AMEN!!!! 'the sign by the seat that said "Reserved for passengers with disabilities"' This is no different from a non-handicapped person parking in a "handicap only" parking space. Even if the conductor had been sitting at that table beforehand, that sign means that if the lady with a cane and guide dog shows up there and wants to sit there, the conductor, and any other non-handicapped person, MOVES!!! That conductor needs a swift kick in the keister and a brain transplant. What amazed me in this discussion was that anyone could even begin to argue otherwise.
 
Out of everyone on the forums here, I probably ride the Capitol Corridor the most. As JC said the only way she could hava wound up on the lower level is if she started on the lower level of another car on the train, made her way to the lounge car and went downstairs from there. If the car in question was one of those with the counter on the upper level then the doors are not opened during station stops. Generally the only people on the lower level of that car are the crew, unless the train is extremely crowded (think day before Thanksgiving).
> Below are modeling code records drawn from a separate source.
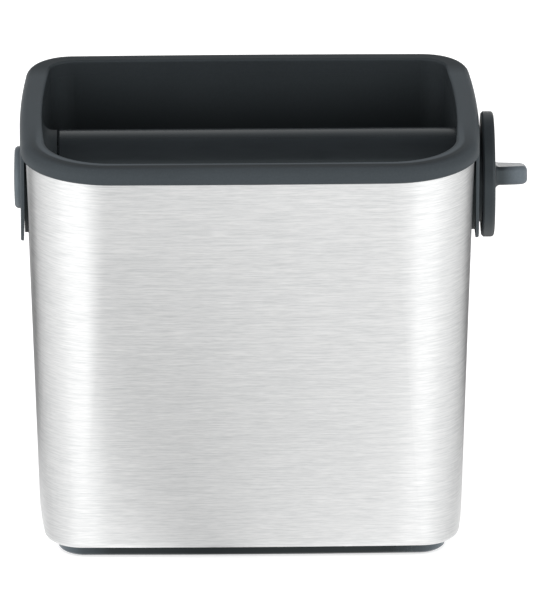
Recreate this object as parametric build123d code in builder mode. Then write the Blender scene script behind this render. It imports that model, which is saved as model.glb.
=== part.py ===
"""Espresso knock box: a brushed steel box with a moulded tub, and a padded bar that pulls out.

Millimetres. The origin is on the surface that the box stands on, under the middle of the body.
+X points to the grip of the bar, +Y to the rear of the box and +Z up.
"""
import os
from math import cos, radians, sin, tan

from build123d import *

# Body
overall_height = 133.2
rim_width = 144.2
rim_depth = 108.4
rim_height = 4.9
side_bow = 2.9
front_bow = 0.7
front_corner_radius = 28.0
rear_corner_radius = 15.0
foot_corner_radius = 12.0
wall_draft = 1.68

# Rim and its ears
rim_overhang = 1.45
rim_edge_radius = 3.4
rim_lower_edge = 0.4
ear_thickness = 1.0
ear_radius = 20.0
ear_edge_radius = 0.45
ear_hole_clearance = 0.25
skirt_clearance = 0.1
mouth_edge_radius = 0.7

# Steel shell
steel_thickness = 0.8
shell_tuck = 1.4
shell_edge_radius = 2.4
flange_reach = 14.0
flange_corner_radius = 6.0
notch_clearance = 0.3

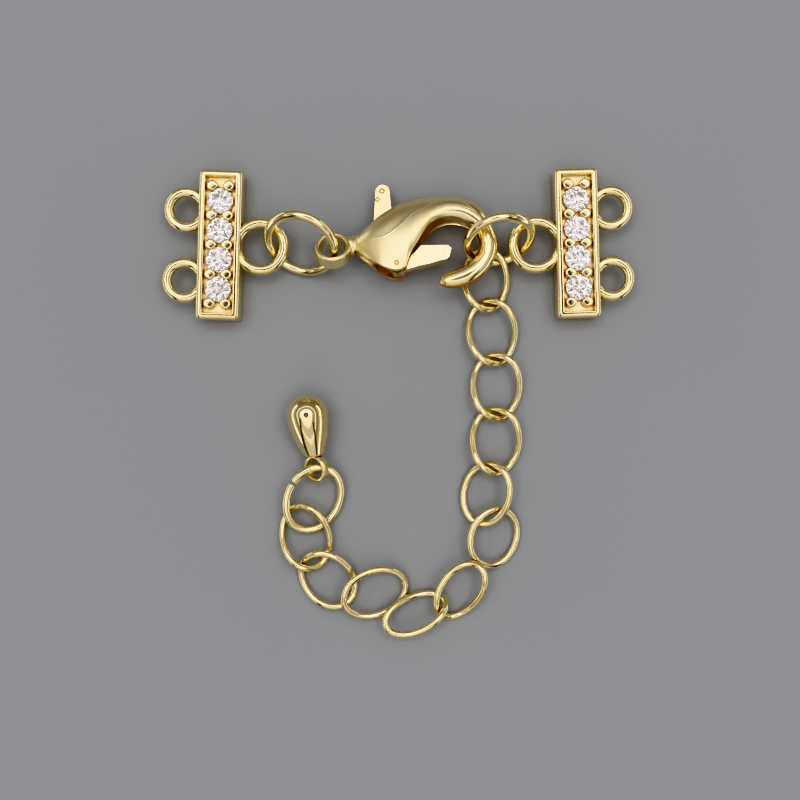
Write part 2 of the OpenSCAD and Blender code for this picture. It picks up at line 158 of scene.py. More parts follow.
# Spots on the claw and the lever for the painted shade in the throat and on the mouth's floor, the satin
# belly,
# wear and pits: each one's middle in mm, and its radius or where it fades from and to
THROAT = ((3.75, 10.9, 1.7), 3.0, 3.1)
MOUTH_FLOOR = ((-0.6, 9.8, 1.1), 1.581, 1.7)
BELLY = ((-1.4, 12.4, 3.0), 4.4, 8.0)
SHELL_WORN = (((0.16, 9.40, 1.2), 0.6),)
HUB_WORN = (((-0.2, 9.6, 1.9), 0.5),)
PIN_MARK = (((-0.25, 10.26, 3.48), 0.2),)
TAB_PITS = (((-1.72, 15.36, 1.61), 0.17), ((-1.39, 16.03, 1.49), 0.2))
# Brightness of what the camera sees beyond the table
BACKDROP = 0.34

# The gate's outline
GATE_EDGE = (
    (-1.3, -1.75), (-0.1, -1.30), (0.48, -0.62), (2.50, -0.62), (2.76, -0.84), (2.62, -1.50),
    (2.42, -1.70), (1.92, -1.80), (1.15, -2.04), (0.38, -2.20), (-0.38, -2.42), (-1.3, -2.7),
)

# The chain's links: middle x and y, heading, half length and half width of the wire's centre line, how far
# the front end rises, the left side rises and the ends twist, and how much wider the front is
LINKS = (
    (6.60, 9.30, -87, 2.32, 1.65, 0.10, 0.00, 0.90, 0.0),
    (7.10, 5.25, -84, 2.43, 1.80, 0.00, 0.00, 1.00, 0.0),
    (7.45, 1.05, -90, 2.45, 1.80, 0.00, 0.00, 1.00, 0.0),
    (7.40, -3.15, -91, 2.45, 1.80, 0.15, 0.00, 1.00, 0.0),
    (6.65, -7.25, -103, 2.35, 1.70, -0.20, 0.70, 0.25, 0.0),
    (7.25, -10.60, -110, 2.25, 1.80, 0.00, -0.55, 0.00, 0.0),
    (4.65, -14.70, -126, 2.40, 1.50, -0.45, -0.20, 0.75, 0.0),
    (1.20, -16.45, -158, 2.45, 1.25, 0.30, 0.55, 0.50, 0.1),
    (-1.95, -14.90, -160, 2.45, 1.75, 0.40, -0.45, 0.10, 0.0),
    (-5.60, -13.90, 135, 2.35, 1.80, 0.15, -0.15, 0.65, 0.0),
    (-7.30, -10.60, 105, 2.45, 1.80, 0.00, -0.05, 0.90, 0.0),
)
END_ROW = (-6.68, -7.62, 62, 2.55, 1.95, 0.10, 0.50, 0.10, 0.0)
END_GAP_AT = 82
END_GAP = 4
END_ROUNDING = 0.07
# Share of the solids' wire, so that the round wires stay inside the solids' box
WIRE_SHARE = 0.98

# The drop: middle of its ball, heading of its axis, slope of the axis down to its eye, and the eye
DROP_AT = (-7.12, -1.10)
DROP_HEADING = -80.5
DROP_SLOPE = 6
DROP_BALL_AT = 1.5
DROP_NECK_R = 0.72
DROP_EYE_OD = 2.14
DROP_EYE_WALL = 0.3
DROP_EYE_W = 0.62
DROP_EYE_TURN = 40
DROP_EYE_SINK = 0.1


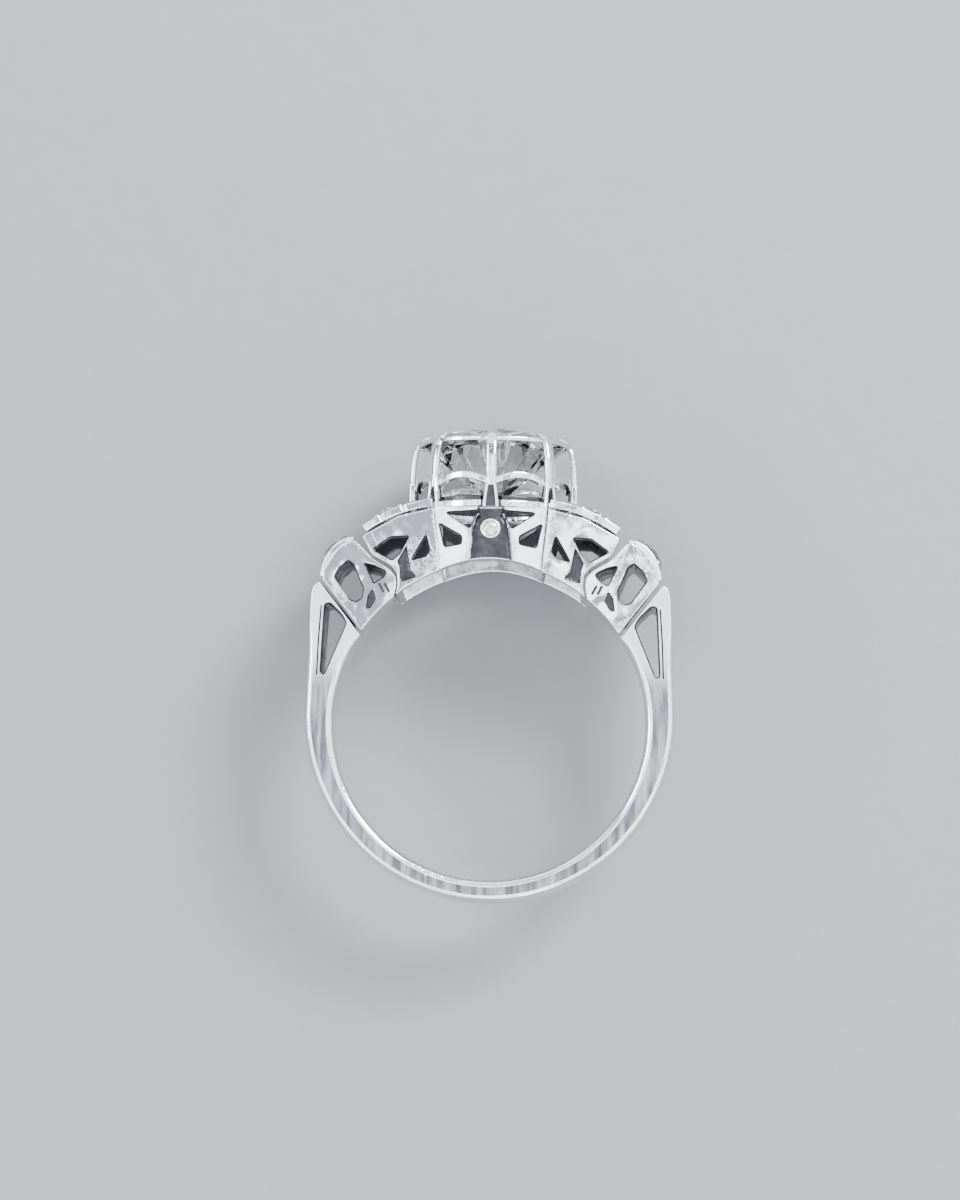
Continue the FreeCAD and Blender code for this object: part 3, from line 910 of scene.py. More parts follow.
BOX_OUTLINE = [
    (3.07, 11.48), (5.0, 11.03), (6.83, 10.03), (6.93, 9.88), (6.42, 8.95), (5.36, 8.32), (5.03, 7.9),
    (4.96, 7.35), (5.08, 6.78),
]
BOX_HOLES = (
    [(3.3, 9.15), (3.5, 9.95), (4.25, 8.65), (3.5, 8.85)],
    [(4.45, 9.9), (5.4, 9.85), (6.34, 9.2), (5.32, 8.64), (4.9, 9.02)],
)
BOX_SCOOP = [(4.56, 9.3), (4.98, 8.55), (4.86, 8.2), (4.8, 7.5), (4.02, 7.72), (4.34, 8.06), (4.46, 8.7)]
BOX_END = [
    (6.9, 10.0), (6.9, 9.86), (6.4, 8.97), (5.34, 8.34), (5.2, 8.62), (6.2, 9.12), (6.55, 9.75),
    (6.55, 10.1),
]
BOX_TOE = [
    (5.32, 8.3), (5.04, 7.9), (4.98, 7.35), (5.1, 6.78), (4.8, 6.98), (4.7, 7.4), (4.72, 8.0),
    (5.1, 8.5),
]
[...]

Something about the story does not sound right, but if it is true then that crew member should be punished plain and simple.
 
tp49 said:
Out of everyone on the forums here, I probably ride the Capitol Corridor the most.  As JC said the only way she could hava wound up on the lower level is if she started on the lower level of another car on the train, made her way to the lounge car and went downstairs from there.  If the car in question was one of those with the counter on the upper level then the doors are not opened during station stops.  Generally the only people on the lower level of that car are the crew, unless the train is extremely crowded (think day before Thanksgiving).
Something about the story does not sound right, but if it is true then that crew member should be punished plain and simple.
Two words: She's blind.

Amtrak's ADA record is not exactly stellar, and the courts do not smile on outfits violating the ADA laws in the USA. IIRC, Amtrak had to negotiate a settlement with some disabled Public Interest Group concerning access for physically challenged pax.